Joan could think of no good answer to that.

"Maybe He, or She, or It, is friendly as long as you cooperate, Joan. But if you think you can risk it, try saying No sometime and see what happens."

"Yes," murmured Joan. "Thanks, Mom."

"All right. Now, I've got to get back to Arcadia. Will doesn't know I'm here, and I gave a rather feeble excuse to be gone for several hours."

"You're not going to tell Dad?"

"Not now. I don't know how to explain it to him. Will you promise to be silent as well? Seeing that you've been doing that for three years anyway, it shouldn't be difficult.."

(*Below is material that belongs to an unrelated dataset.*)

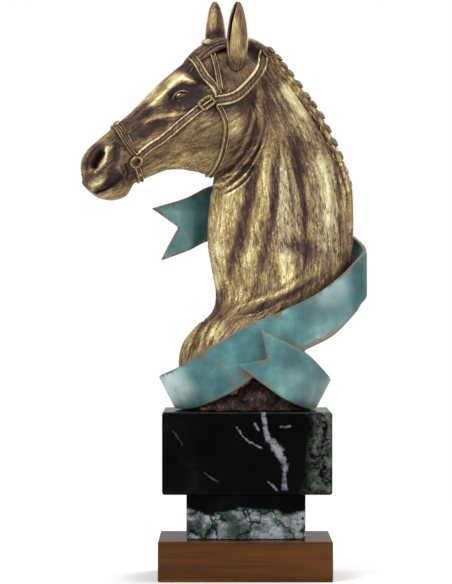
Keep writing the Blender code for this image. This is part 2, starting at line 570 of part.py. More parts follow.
def bridle(skin):
    """Every strap, ring and buckle, laid on the head."""
    made = []
    thick = STRAP_THICKNESS / UNIT
    wide = STRAP_WIDTH / UNIT
    loops = [(NOSEBAND_FRONT, HEAD_CORE, wide * 0.46), (NOSEBAND_BACK, HEAD_CORE, wide * 0.46),
             (BROWBAND, HEAD_CORE, wide), (EAR_STRAP, HEAD_CORE, wide * 0.7), (HEADPIECE, HEAD_CORE, wide * 1.35),
             (THROAT_STRAP, POLL_CORE, wide * 0.65), (CURB_STRAP, HEAD_CORE, wide * 0.7)]
    for guides, core, width in loops:
        path, normals = skin.around(mirrored(guides), core, 64)
        made.append(strap(path, normals, width, thick))
    for side in (1, -1):
        flip = np.array([1, side, 1])
        guides = [(x, y * side, z) for x, y, z in CHEEKPIECE]
        path, normals = skin.around(guides, HEAD_CORE, 40)
        made.append(strap(path, normals, wide, thick))
        last = len(path) - 1
        place = round(BUCKLE_PLACE * last)
        at, normal = path[place], normals[place]
        course = path[min(place + 3, last)] - path[max(place - 6, 0)]
        made.append(hoop(at + normal * thick, normal, BUCKLE_SIZE, BUCKLE_BAR, 0.35, course))
        at, normal = skin.seen(*BIT_RING)
        at, normal = at * flip, normal * flip
        made.append(hoop(at + normal * BIT_RING_RADIUS * 0.4, normal, (BIT_RING_RADIUS,) * 2, RING_BAR))
        knob, _ = skin.around([(x, y * side, z) for x, y, z in CURB_STRAP[2:]], HEAD_CORE, 2)
        made.append(ball(knob[0], KNOB_AXES, 0.0, 12, 8))
        made.append(ball(np.array(BROW_KNOB) * flip, KNOB_AXES, 0.0, 12, 8))
    return made


# The crest's outline over each knot of the mane, from the poll down.
MANE = [(5.8, 88.0), (7.7, 86.1), (9.1, 84.1), (10.9, 82.6), (13.2, 80.0), (15.2, 77.1), (16.7, 75.1), (18.7, 72.4),
        (20.4, 69.1), (22.0, 65.8), (23.6, 62.7), (25.0, 58.9), (26.0, 55.9)]
KNOT_AXES = (1.75, 1.3, 1.05)  # along the crest, across it and up
KNOT_SINK, KNOT_LEAN = 0.45, 0.42
POLL = [(0.0, 89.9), (3.0, 88.9)]
ROPE_SINK, ROPE_RADIUS = 1.1, 0.95
# Below the last knot the mane hangs loose along the crest.
LOOSE_MANE = [(20.6, 64.6), (22.9, 59.6), (24.1, 54.0), (24.6, 48.0), (24.7, 42.0), (24.7, 34.0)]
LOOSE_MANE_RADIUS = 2.1
FORELOCK_OUTER = [(-2.0, 89.9), (-6.6, 90.3), (-10.6, 88.6), (-13.6, 86.0), (-15.6, 83.4)]
FORELOCK_INNER = [(-2.6, 88.6), (-6.4, 88.5), (-9.8, 86.8), (-12.6, 84.6), (-14.6, 82.2)]
FORELOCK_HALF_WIDTH, FORELOCK_LOCKS, FORELOCK_RADIUS = 2.6, 5, 0.8


def mane():
    """A row of plaits, each rolled into a knot, on a rope of hair along the crest."""
    crest = np.array(MANE)
    course = np.gradient(crest, axis=0)
    course /= np.linalg.norm(course, axis=1)[:, None]
    inwards = np.stack([course[:, 1], -course[:, 0]], axis=1)
    made = []
    for (x, z), (dx, dz) in zip(crest + inwards * KNOT_SINK, course):
        made.append(ball((x, 0, z), KNOT_AXES, math.atan2(dz, dx) + KNOT_LEAN, 14, 9))
    rope = spline(np.vstack([POLL, crest + inwards * ROPE_SINK]), 60)
    made.append(tube([(x, 0, z) for x, z in rope], ROPE_RADIUS))
    return made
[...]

Joan winced. "Yeah, I promise."

"All right. I love you, Joan, and I hope that this will turn out OK, somehow."

"I love you, Mom."

They hugged each other, and then Joan saw her mother to her car. Then she ran back to her flat, threw herself on the bed, and cried.

Sounds from the entryway. "Jane, I'm back. I figured you two wanted privacy – Jane, what's wrong?"

Between sobs, Joan tried to summarize the conversation as best as she could. She left out the rape and referred vaguely to some traumatizing incident in her mother's youth. Some day Adam ought to know, but not now.

"But it looks like things worked out. I mean, she's not mad at you anymore."

"Oh, Adam, it's not Mom that's upsetting me now, it's God. Don't you see what happened? God snitched on me!"